Ron Korb still plays the silver flute. Two years ago he did a classically inspired album called Europa.  However, Ron Korb is best know for a more exotic music that he’s been recording since his 1990 album, Tear of the Sun. He owns over 250 flutes from across the globe and he looks the part of the world music traveler. Now in his mid-fifties, he’s tall, with flat, high cheekbones and long, ruler straight brown hair streaming past his shoulders. It gives him a Native American look although he’s part Japanese.  He’s wearing an Asian tunic that seems exotic even in New Orleans where I’m interviewing him.

“I did that for your benefit,” he jokes. “I could’ve come up here in a 3-piece suit, but I thought nah…”

“You don’t own a 3-piece suit,” I counter. “I bet you don’t own a 3-piece suit. Is this what you would normally wear? Or is this kind of stage clothing?”

“Yeah, sort of,” he replies, “but I mean I do actually have a lot of these and sometimes I just do wear them even, yeah, just even to go out you know, yeah.”

It’s typical for players of these traditional instruments to study with the masters, and Ron has done that, but when you play as many flutes as he does, that would mean studying all your life.

“When I was starting to learn Chinese flute, I studied with a master flute player.” Korb explains. “Same with Irish instruments, I did study with an Irish player for a while. But I often just do pick up something new and I just sort of work it out myself.”

That’s led to some trans global playing styles. “I will take Irish technique and apply it to the Chinese flute,” he continues, “like some of the finger vibrato and stuff, so now I kind of do kind of a crossover thing with a lot of them. Even silver flute, I’ll use a lot of the kind of breath expression things you get on shakuhachi and stuff, and use them on silver flute as well.”

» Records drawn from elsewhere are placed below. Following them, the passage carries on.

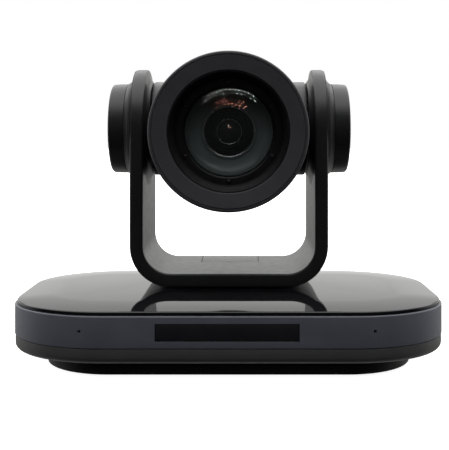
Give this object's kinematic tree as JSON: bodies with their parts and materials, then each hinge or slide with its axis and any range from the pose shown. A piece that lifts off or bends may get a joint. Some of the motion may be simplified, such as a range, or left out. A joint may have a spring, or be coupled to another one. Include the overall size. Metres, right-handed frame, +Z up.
{
  "type": "ptz camera",
  "caption": "Tabletop conference pan-tilt-zoom camera: wide low base, U-shaped yoke that pans, and round barrel head that tilts, with a zoom lens inside.",
  "frame": {"origin": "on the supporting surface, under the middle of the base's box", "axes": "+X to the viewer's right along the base's width, +Y to the back (the lens looks along -Y), +Z up"},
  "size_m": [0.246, 0.134, 0.1804],
  "materials": {
    "piano_black": "high gloss",
    "blue_grey": "satin",
    "warm_grey": "satin",
    "matte_black": "matte",
    "satin_black": "satin",
    "bezel_grey": "fine matte",
    "window": "gloss, infrared-transparent",
    "rubber": "matte",
    "steel": "plain",
    "black_screw": "blackened",
    "aluminium": "cast",
    "brass": "machined",
    "board": "solder mask",
    "acetal": "moulded",
    "glass": "anti-reflection coated"
  },
  "bodies": {
    "base": {"base_plinth": "matte_black", "base_lower_shell": "warm_grey", "base_band": "blue_grey", "base_top_cover": "piano_black", "display_window": "window", "display_board": "board", "main_board": "board", "heat_sink": "aluminium", "io_panel": "matte_black", "lan_socket": "steel", "hdmi_socket": "steel", "usb_socket": "steel", "serial_socket": "matte_black", "dc_socket": "matte_black", "base_chassis": "steel", "pan_motor": "steel", "pan_bearing": "steel", "tripod_bush": "brass", "rubber_foot_1": "rubber", "rubber_foot_2": "rubber", "rubber_foot_3": "rubber", "rubber_foot_4": "rubber", "base_screw_1": "steel", "base_screw_2": "steel", "base_screw_3": "steel", "base_screw_4": "steel"},
    "pan_pinion": {"pan_pinion": "brass"},
    "yoke": {"turntable": "matte_black", "pan_shaft": "steel", "pan_gear": "acetal", "yoke_outer_shell": "satin_black", "yoke_inner_liner": "satin_black", "yoke_bracket": "steel", "bar_cover": "satin_black", "hub_cap_left": "satin_black", "hub_cap_right": "satin_black", "tilt_bearing_left": "steel", "tilt_bearing_right": "steel", "tilt_motor": "steel"},
    "tilt_pinion": {"tilt_pinion": "brass"},
    "head": {"head_shell": "satin_black", "head_rear_cover": "satin_black", "front_bezel": "bezel_grey", "lens_recess_ring": "matte_black", "front_lens": "glass", "lens_barrel": "matte_black", "camera_block": "aluminium", "sensor_board": "board", "tilt_shaft_left": "steel", "tilt_shaft_right": "steel", "tilt_gear": "acetal", "lens_screw_1": "black_screw", "lens_screw_2": "black_screw", "lens_screw_3": "black_screw", "lens_screw_4": "black_screw", "lens_screw_5": "black_screw", "lens_screw_6": "black_screw"},
    "zoom_group": {"zoom_group": "glass"},
    "focus_group": {"focus_group": "glass"}
  },
  "joints": [
    {"name": "pan", "type": "hinge", "parent": "base", "child": "yoke", "pos_m": [0, 0.028, 0.0409], "axis": [0, 0, 1], "range_deg": [-170, 170]},
    {"name": "tilt", "type": "hinge", "parent": "yoke", "child": "head", "pos_m": [0, 0.028, 0.1359], "axis": [-1, 0, 0], "range_deg": [-30, 90]},
    {"name": "pan_pinion_spin", "type": "hinge", "parent": "base", "child": "pan_pinion", "pos_m": [-0.027, 0.028, 0.0235], "axis": [0, 0, 1], "range_deg": [-600, 600]},
    {"name": "tilt_pinion_spin", "type": "hinge", "parent": "yoke", "child": "tilt_pinion", "pos_m": [-0.0666, 0.028, 0.1545], "axis": [-1, 0, 0], "range_deg": [-380, 130]},
    {"name": "zoom", "type": "slide", "parent": "head", "child": "zoom_group", "axis": [0, 1, 0], "range_m": [0, 0.009]},
    {"name": "focus", "type": "slide", "parent": "head", "child": "focus_group", "axis": [0, 1, 0], "range_m": [-0.0012, 0.0012]}
  ],
  "couplings": [
    {"joint": "pan_pinion_spin", "follows": "pan", "ratio": -3.5},
    {"joint": "tilt_pinion_spin", "follows": "tilt", "ratio": -4.1667}
  ]
}
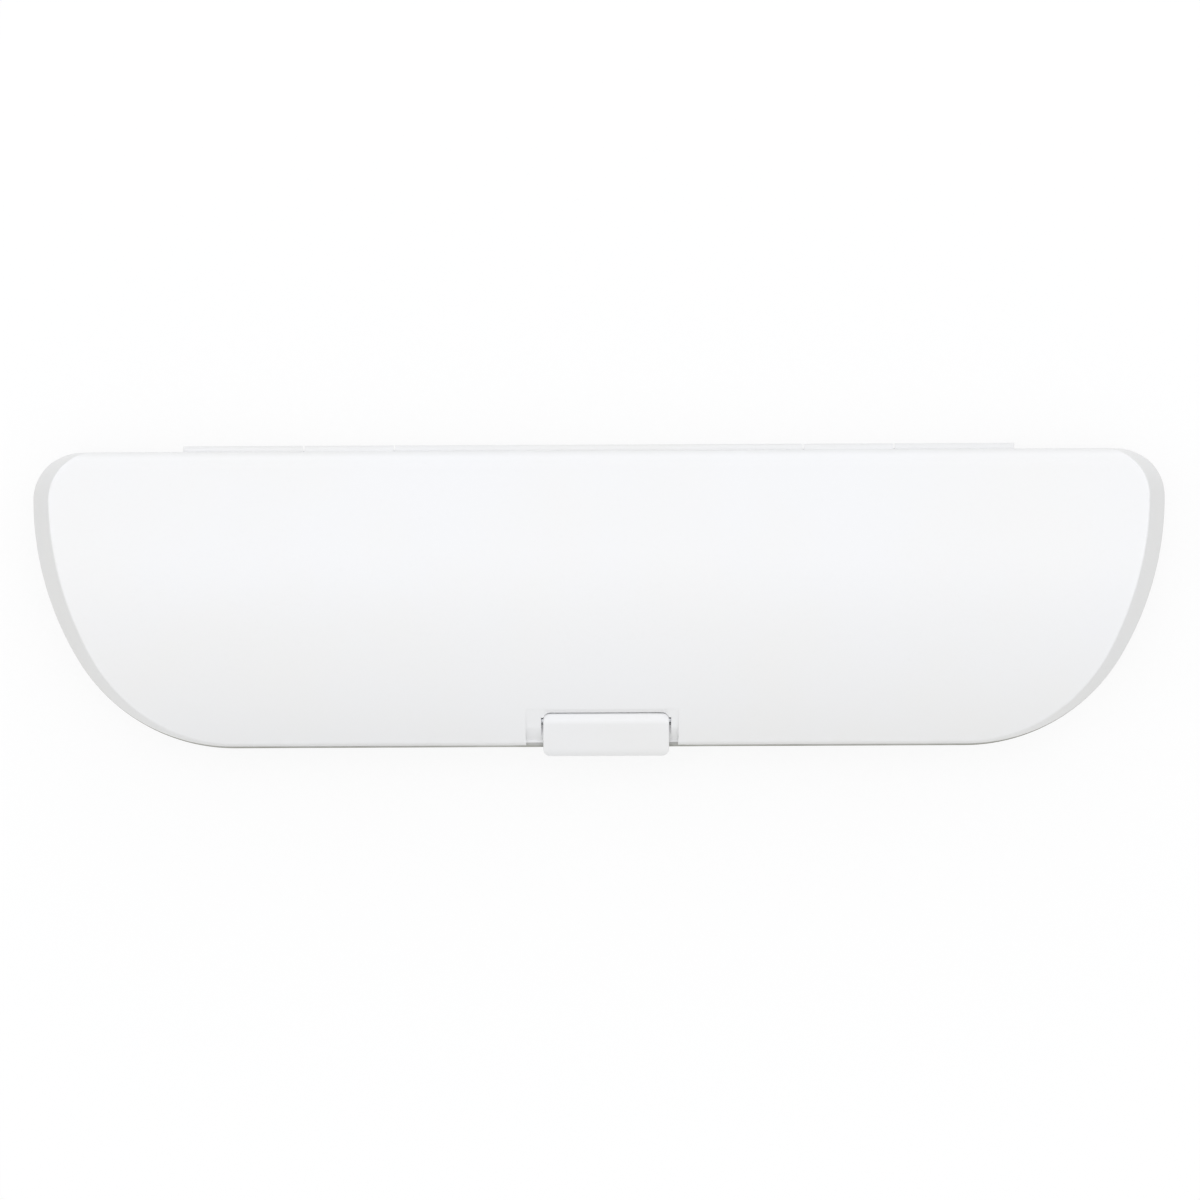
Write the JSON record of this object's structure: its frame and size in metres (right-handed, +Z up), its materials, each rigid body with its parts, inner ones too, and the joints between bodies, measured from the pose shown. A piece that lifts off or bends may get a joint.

Ron Korb doesn’t carry all his flutes with him on the road, but out of his satchel he pulls out one of a dozen or so flutes he travels with.

“This is kind of a hybrid,” he reveals as he brings out a bamboo flute.. “You know, talking about hybrid cars, this is like a hybrid instrument. It’s like just a regular bamboo flute or like a bansuri, really, but it has this sort of Middle Eastern scale.” He begins to play. “So I went from the Arabic scale into the whole Japanese thing,” he admits, laughing.

asiabeautyRon Korb has brought these sounds to over 30 albums, including his latest called Asia Beauty. It was nominated for a Grammy and won the Zone Music Reporter Award for Best World Album in 2016. It’s an ambitious album packaged like a book and contains a story that Ron wrote about a sorceress who takes over the kingdom and a flute player who saves the day.

“House of The Five Beauties, it’s like you’re watching the film.” Korb exudes, describing his process, “And I wrote it from beginning to end, and it’s not like I wrote an outline first and then started to write the different parts of it. I started at ‘Once upon a time’, and ended at ‘The End.’ Every night, I just came home, writing again, writing longhand, no computer. And I just had this idea of creating this story based on sort of five very powerful women, set in ancient China, who all could play these instruments. And it was based on my own experience. It was based on things that happened, you know, a few years before.”

Ron is a little vague about what those experiences my have been. “Well, I like the part about the young boy who plays the flute.” Korb begins to elaborate, “The fact that he has this pureness of mind, because I find a lot of time with myself and I think it’s fair to say a lot of people, we don’t really live in the now, right? Our mind is always clouded with these other things, and we can’t really just focus in on the moment, in that purity of the moment. So that’s a big thing for me. Another thing was of course, just experiencing true evil in your life and I don’t want to go into too deeply, but her source of power is her anger that she keeps in that jar, right. So yeah, it’s autobiographical in that sense.”

For Ron Korb, every one of his 250 flutes has a different sound and meaning.

“I think each flute has a different soul,” he declares. “It does sort of lead you to play different notes, like the native flute, of course, is a good example.”

He pulls a Bawu flute from China out of his satchel.

“This instrument is very limited, I mean it doesn’t have much of a range,” he discloses. “You can see the sound is produced by this little metal reed here and it’s a very beautiful tone. This instrument is used in the mountains, in Yunnan Province, and they use the natural reverb of the mountains as a kind of inspiration. It’s used in a lot of folk music. So that’s where I got the idea for the song, Two Mountains, you know, like just always–I’m, I’m a romantic guy, so I always think of you know, one man standing on one mountain, playing out and you know, hearing the reflection.”

The music that Ron Korb makes is only possible because of the last 100 years of travel and global communication. “We live in this incredible time of mass communication and like just seamless border crossing,” he acknowledges. “A place like Toronto has all this multiculturalism and it’s actually promoted, you know, actively promoted and embraced by all cultures.”

Ron Korb’s latest album is Asia Beauty on Humble Dragon Records.